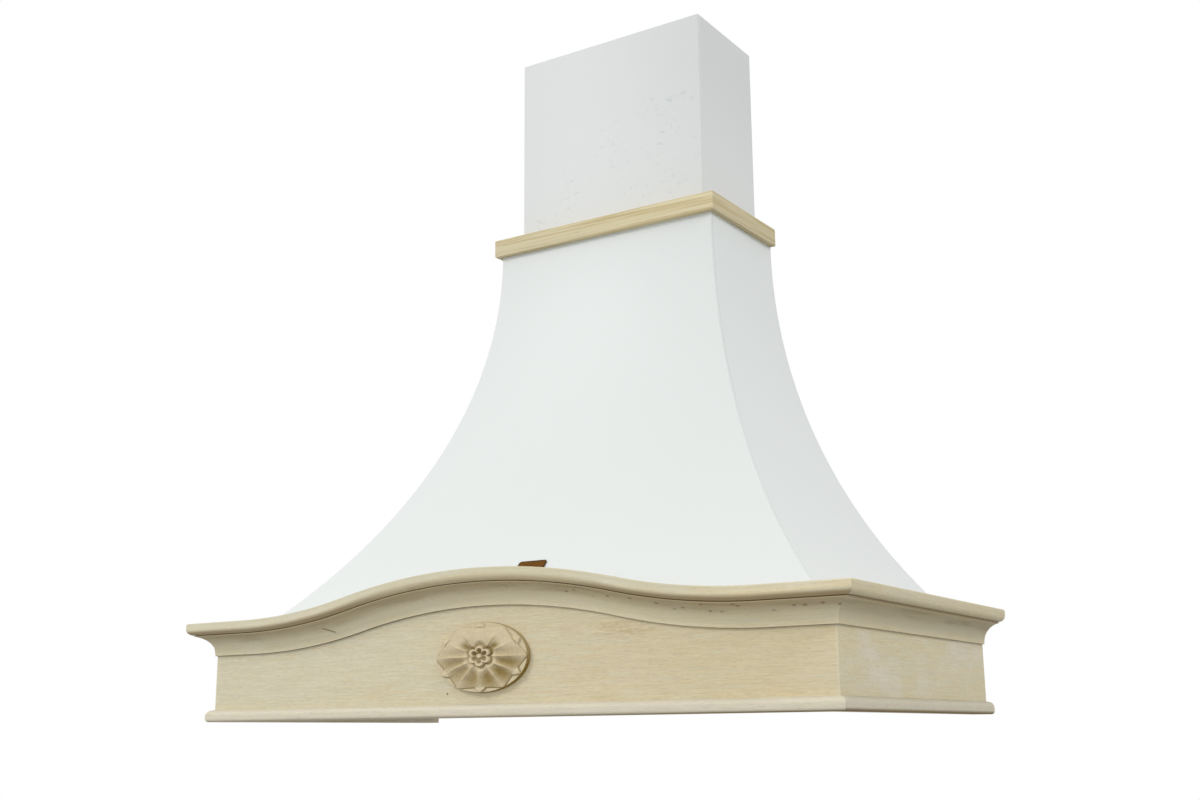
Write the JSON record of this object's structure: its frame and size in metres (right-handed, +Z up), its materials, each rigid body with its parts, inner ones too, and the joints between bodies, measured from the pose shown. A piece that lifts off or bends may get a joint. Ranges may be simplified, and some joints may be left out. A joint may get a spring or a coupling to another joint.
{
  "type": "wooden range hood cover",
  "caption": "Wall-hung wooden range hood cover: moulded frame with a waved crown, oval rosette, bell-shaped canopy, neck band and a flue cover that slides up.",
  "frame": {"origin": "on the wall plane, at the middle of the lower edge of the frame's back rail", "axes": "+X to the right seen from in front, +Y into the wall (the front faces -Y), +Z up"},
  "size_m": [0.963, 0.4775, 0.978],
  "materials": {
    "frame_wood": "bare sanded pale wood",
    "band_wood": "bare sanded wood, yellower, with open grain",
    "white_paint": "board with matt off-white paint",
    "plywood": "unfinished plywood",
    "softwood": "planed softwood",
    "liner_steel": "brushed sheet",
    "screw_steel": "bright zinc",
    "brown_plate": "brown, blank"
  },
  "bodies": {
    "hood": {"back_block_left": "softwood", "back_block_right": "softwood", "back_rail": "softwood", "badge": "brown_plate", "band_front": "band_wood", "band_side_left": "band_wood", "band_side_right": "band_wood", "block_screws": "screw_steel", "canopy_front": "white_paint", "canopy_side_left": "white_paint", "canopy_side_right": "white_paint", "cleat_screws": "screw_steel", "deck_back": "plywood", "deck_front": "plywood", "deck_screws": "screw_steel", "deck_side_left": "plywood", "deck_side_right": "plywood", "flue_shelf": "plywood", "front_bead": "frame_wood", "front_block_left": "softwood", "front_block_right": "softwood", "front_board": "frame_wood", "front_crown": "frame_wood", "front_rib_left": "plywood", "front_rib_right": "plywood", "hip_rib_left": "plywood", "hip_rib_right": "plywood", "hood_cleat": "softwood", "ledger_back": "softwood", "ledger_front": "softwood", "ledger_left": "softwood", "ledger_right": "softwood", "liner": "liner_steel", "liner_screws": "screw_steel", "neck_ring": "plywood", "rosette": "frame_wood", "side_bead_left": "frame_wood", "side_bead_right": "frame_wood", "side_board_left": "frame_wood", "side_board_right": "frame_wood", "side_crown_left": "frame_wood", "side_crown_right": "frame_wood", "side_rib_left": "plywood", "side_rib_right": "plywood", "wall_cleat": "softwood", "wall_rib_left": "plywood", "wall_rib_right": "plywood"},
    "flue": {"flue_back_batten_left": "softwood", "flue_back_batten_right": "softwood", "flue_front": "white_paint", "flue_front_batten_left": "softwood", "flue_front_batten_right": "softwood", "flue_plate_screws": "screw_steel", "flue_side_left": "white_paint", "flue_side_right": "white_paint", "flue_top_plate": "plywood"}
  },
  "joints": [
    {"name": "flue_slide", "type": "slide", "parent": "hood", "child": "flue", "axis": [0, 0, 1], "range_m": [0, 0.15]}
  ]
}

_ _ _

▶ _WRITTEN PROBLEM_:
Extract all of the data above without altering anything.

▶ _THE SOLUTION_:
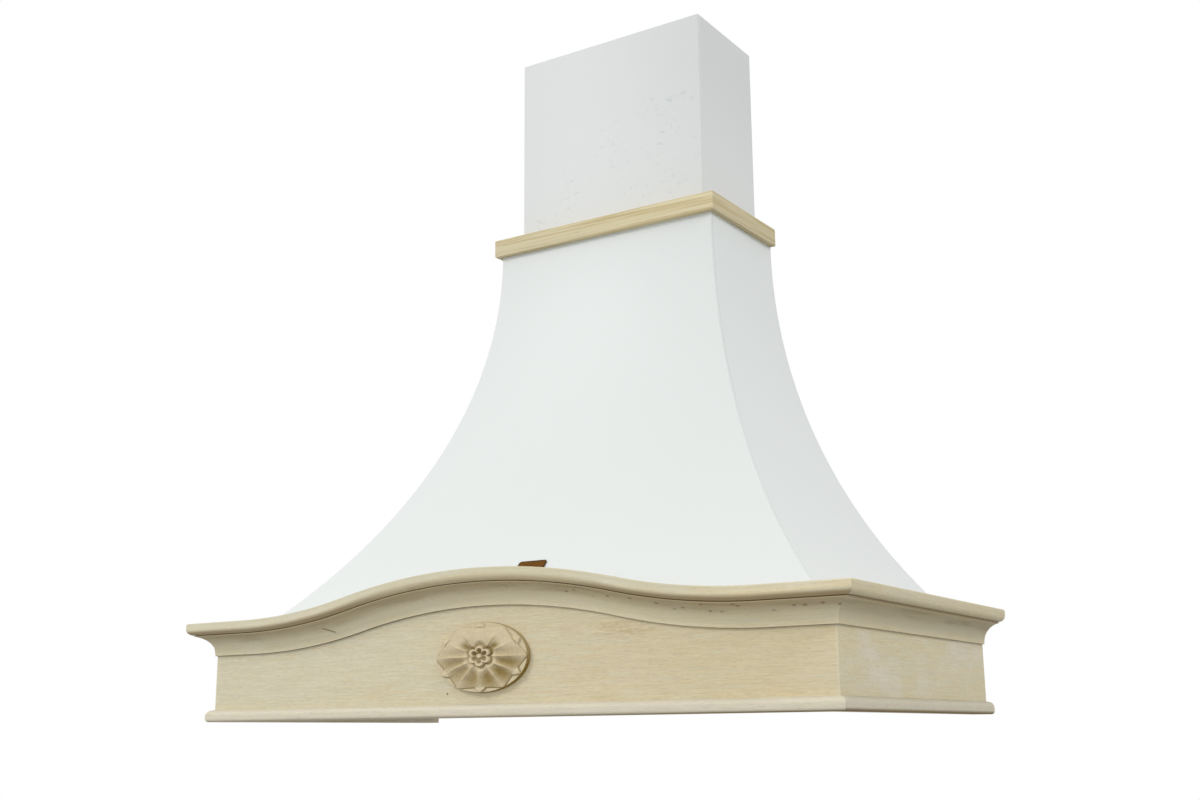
Write the JSON record of this object's structure: its frame and size in metres (right-handed, +Z up), its materials, each rigid body with its parts, inner ones too, and the joints between bodies, measured from the pose shown. A piece that lifts off or bends may get a joint. Ranges may be simplified, and some joints may be left out. A joint may get a spring or a coupling to another joint.
{
  "type": "wooden range hood cover",
  "caption": "Wall-hung wooden range hood cover: moulded frame with a waved crown, oval rosette, bell-shaped canopy, neck band and a flue cover that slides up.",
  "frame": {"origin": "on the wall plane, at the middle of the lower edge of the frame's back rail", "axes": "+X to the right seen from in front, +Y into the wall (the front faces -Y), +Z up"},
  "size_m": [0.963, 0.4775, 0.978],
  "materials": {
    "frame_wood": "bare sanded pale wood",
    "band_wood": "bare sanded wood, yellower, with open grain",
    "white_paint": "board with matt off-white paint",
    "plywood": "unfinished plywood",
    "softwood": "planed softwood",
    "liner_steel": "brushed sheet",
    "screw_steel": "bright zinc",
    "brown_plate": "brown, blank"
  },
  "bodies": {
    "hood": {"back_block_left": "softwood", "back_block_right": "softwood", "back_rail": "softwood", "badge": "brown_plate", "band_front": "band_wood", "band_side_left": "band_wood", "band_side_right": "band_wood", "block_screws": "screw_steel", "canopy_front": "white_paint", "canopy_side_left": "white_paint", "canopy_side_right": "white_paint", "cleat_screws": "screw_steel", "deck_back": "plywood", "deck_front": "plywood", "deck_screws": "screw_steel", "deck_side_left": "plywood", "deck_side_right": "plywood", "flue_shelf": "plywood", "front_bead": "frame_wood", "front_block_left": "softwood", "front_block_right": "softwood", "front_board": "frame_wood", "front_crown": "frame_wood", "front_rib_left": "plywood", "front_rib_right": "plywood", "hip_rib_left": "plywood", "hip_rib_right": "plywood", "hood_cleat": "softwood", "ledger_back": "softwood", "ledger_front": "softwood", "ledger_left": "softwood", "ledger_right": "softwood", "liner": "liner_steel", "liner_screws": "screw_steel", "neck_ring": "plywood", "rosette": "frame_wood", "side_bead_left": "frame_wood", "side_bead_right": "frame_wood", "side_board_left": "frame_wood", "side_board_right": "frame_wood", "side_crown_left": "frame_wood", "side_crown_right": "frame_wood", "side_rib_left": "plywood", "side_rib_right": "plywood", "wall_cleat": "softwood", "wall_rib_left": "plywood", "wall_rib_right": "plywood"},
    "flue": {"flue_back_batten_left": "softwood", "flue_back_batten_right": "softwood", "flue_front": "white_paint", "flue_front_batten_left": "softwood", "flue_front_batten_right": "softwood", "flue_plate_screws": "screw_steel", "flue_side_left": "white_paint", "flue_side_right": "white_paint", "flue_top_plate": "plywood"}
  },
  "joints": [
    {"name": "flue_slide", "type": "slide", "parent": "hood", "child": "flue", "axis": [0, 0, 1], "range_m": [0, 0.15]}
  ]
}